Na das sieht doch eher nach Erholungsurlaub als hartem Entzug aus! Angeblich soll Lindsay Lohan nach ihrer Entlassung aus dem Knast in diese Klinik einchecken.
Die „Morningside Recovery” in Newport Beach bietet alles, was sich das Herz nur wünschen kann. Meerblick inklusive, kümmert sich geschultes Personal um Alkohol- und Drogenkranke. Zusätzlich werden sich Therapeuten in Gruppen- und Einzelgesprächen auf die Suche nach tiefer liegenden Gründen für die Abhängigkeit ihrer Patienten begeben.
Für Lindsay scheint diese Klinik der perfekte Mittelweg, da sie in der Vergangenheit zugegeben hatte, an schweren Depressionen zu leiden.

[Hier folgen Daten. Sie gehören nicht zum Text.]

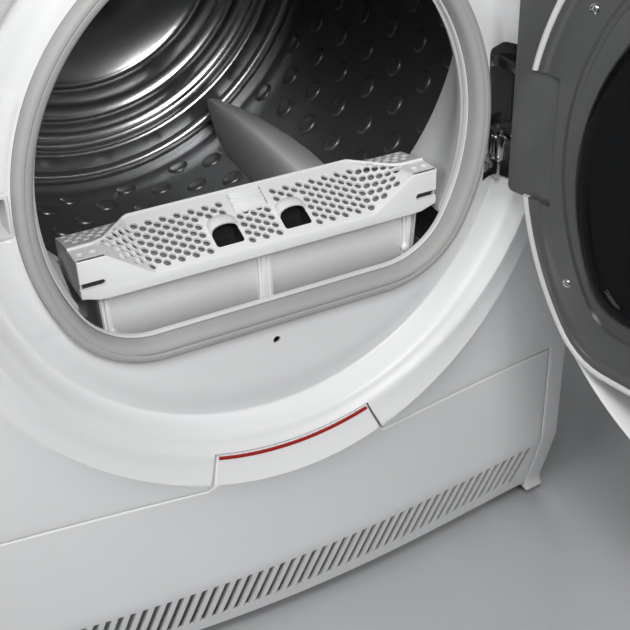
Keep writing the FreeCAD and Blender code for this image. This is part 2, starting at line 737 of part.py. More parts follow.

Hoffentlich hat sie nach ihrem Aufenthalt im Gefängnis, ihre harte Lektion gelernt und kapiert, dass es so wie bisher nicht weitergehen kann.
Wann genau das Hollywood-Sorgenkind aus dem Gefängnis entlassen wird und wie viel Zeit ihr mit ihrer Familie bleiben wird, bevor sie für drei Monate in die Klinik einchecken muss, ist noch nicht gewiss.
Sicher scheint nur, dass sie dieses mal wirklich die volle Zeit absitzen wird, da aus einer exklusiven Klinik wie dieser eine vorzeitige Entlassung wegen Überfüllung eher unwahrscheinlich sein wird.


*Gruss Gollum*


----------



## RuhrpottNobby (3 Aug. 2010)

​


----------



## Q (3 Aug. 2010)

Komm Gollum, das sieht gemütlich aus, da fahren wir mal vorbei und trinken mit ihr einen auf die schweren Zeiten   Ich fürchte, nutzen wird das all nix. :thx:


----------



## Punisher (5 Aug. 2010)

So ist das halt bei den Promis


----------